When it comes to business software most people think of complex, uninspiring interfaces which office employees hate to use. This is mainly because of two reasons: software companies work towards features not outcomes, and they rarely ask the end-users what they really need.
What is that important outcome your team strives for but can’t get without the right software? Is it a faster workflow? Better cost efficiency around internal company training? Stronger customer relationships? When that question is clear, the design team can reverse engineer to build the right features that are aligned with that vision. Good designers lead users to success using empathy.
The incorrect assumption is that a collection of ‘exciting' features will equate to a 360 solution. The belief is that team members will assimilate and engage with a new software when all those brilliant tools are implemented thus achieving instant workflow improvement. This is hardly ever the case — because we forget that employees are surrounded by consumer apps with wonderful experiences designed for them. They know what a good digital product feels like. So why should it be any different for the software they need to use at work?

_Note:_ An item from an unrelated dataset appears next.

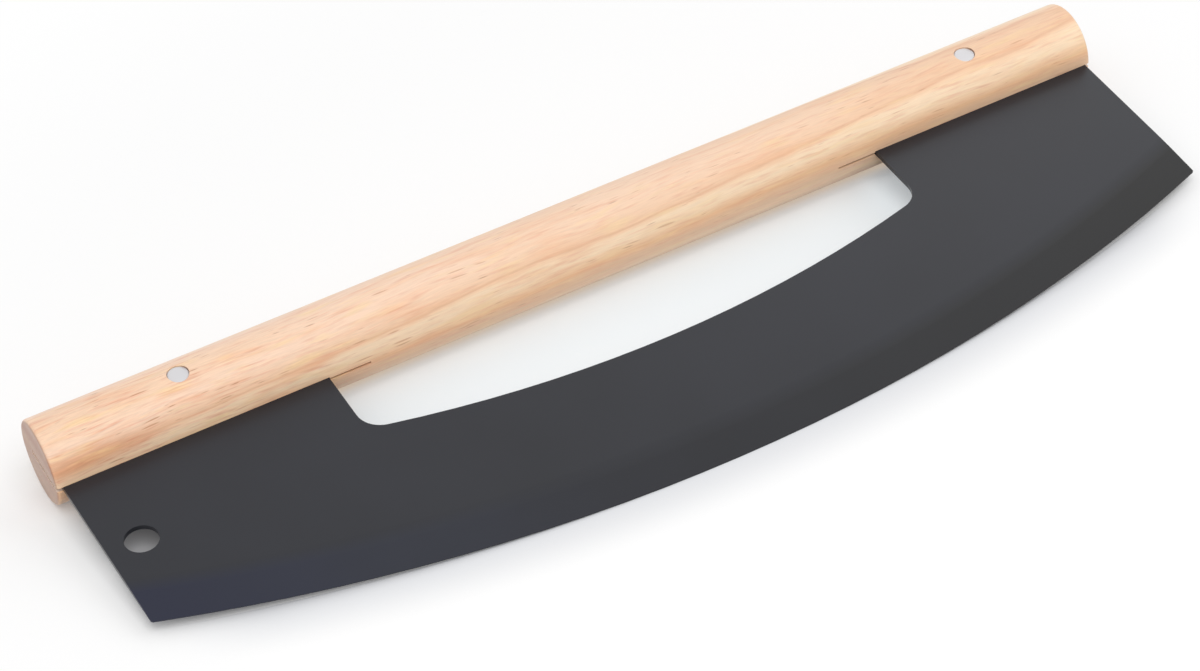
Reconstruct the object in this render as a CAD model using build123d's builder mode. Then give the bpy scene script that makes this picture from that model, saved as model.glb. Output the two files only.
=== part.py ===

It shouldn’t be. Productivity comes out of an organised, coherent and enjoyable environment. When the tools are built by people (yes BY people — facilitated by a good software company), the interface will be, by definition, intuitive. When the experience is tested repeatedly (and continuously throughout the product’s lifetime) with the users themselves, and a set of desired outcomes are studied, an enjoyable experience is unavoidable.
The recipe is simple: Defined outcomes + continuous testing = the features we need.
When the features are built to achieve a clearly defined set of goals, and when they are tested over and over by asking team members: Is this what you want? How can we make it better? — we are left with a strong product foundation that can be measured for its success.